The invention pertains generally to tools and particularly to a thermic device and technique for cutting or removing an oxidizable material.
Many thermic techniques and devices rely on oxidation at elevated temperatures to cut or remove metals from a work piece. An early technique utilizes an oxyacetylene flame to locally preheat a spot on a metal surface to incandescene and a jet stream of a gas mixture of acetylene and mostly oxygen to oxidize and remove the oxide products of the combustion. Although this technique is moderately fast and efficient, it has several disadvantages arising from its requirement of large amounts of acetylene and oxygen gas which have to be supplied under high pressure and heavy metal containers. The containers consitute a serious hazard, particularly, in areas which are subject to bombardment or fire because an explosion or fire may cause them to explode with great force, scattering metal fragments for long distances. Another disadvantage is that the flame is not hot enough for many applications.

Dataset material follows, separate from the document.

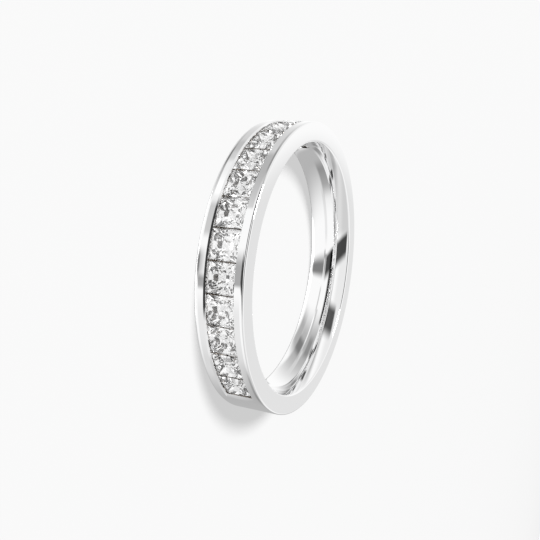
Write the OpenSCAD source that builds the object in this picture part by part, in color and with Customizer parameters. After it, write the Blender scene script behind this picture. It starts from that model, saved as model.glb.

An alternative to the oxyacetylene technique which avoids its disadvantages is referred to as the arc-oxygen technique in which an electrode and the metal work piece are connected to a power source, a small area on the metal surface is heated by an electrical arc formed between the electrode and the metal work piece, and a jet stream of essentially oxygen oxidizes and removes the oxidation products from the work piece. Usually the oxygen is delivered and directed by a metal tubing which also serves as the electrode. Since the electric arc heats both the electrode and part of the work piece, the electrode is consumed and therefore the delivery tube of the arc oxygen cutter must constantly be replaced.
In order to improve the life of the tube the composition of the electrodes has been varied considerably. For example, U.S. Pat. No. 2,398,427 by Ernst Hediger, issued on Apr. 16, 1946 discloses a tube comprising a nonmetallic refractory metal with a sleeve made from metal with a high melting point, for example aluminum, nickel, brass or iron, and U.S. Pat. No. 2,802,930 by Bela M. Ronay, issued on Aug. 13, 1957, discloses an electrode fabricated from a material comprising cast iron, aluminum and silicon. A recent innovation, disclosed in U.S. Pat. No. 3,646,306 by Edwin W. Olds issued on Feb. 29, 1972, utilizes a thin wall tube with a wire-like structure at the center of the tube which becomes the electrode instead of the tube. The wire-like structure comprises carbon or graphite in a polymeric binder; so that, the electrode is flexible and can be continuously fed to the tip of the cutting torch. Aluminum or magnesium can be added to increase the temperature of the arc over that produced by the pure carbon or graphite electrode.
Other problems associated with thermic techniques or devices utilizing oxidation are temperatures that are too low for some applications and the requirement that an arc must always be present for the successful operation of the technique or device. The devices and methods, shown in U.S. Pat. Nos. 4,069,407 and 4,182,947 by Jerome S. Brower issued on Jan. 17, 1978 and Jan. 8, 1980 utilize the thermite reaction consisting of 8 moles of aluminum plus three moles of iron oxide to produce 4 moles of aluminum oxide plus nine moles of molten iron. The reaction is extremely exothermic, releasing 758,000 calories per gram molecular weight. This reaction is produced by passing a high-velocity stream of oxygen past steel rods and rods made from aluminum, magnesium, titanium, or alloys thereof located in a steel tube. While this approach produces high temperatures and a self-sustaining burn which allows cutting or removing nonconductive materials the problem of the tube being consumed remains unsolved.
Although the temperature produced in the Brower patents is extremely high, it should be higher for some applications. For example munition demilitarization requires the cutting to be faster than the heat transferred through the metal casing; so that, the propellant or explosive is combusted in a container opened to the atmosphere rather than in a closed container. Thus the cutting speed determines, to a large degree, the safety.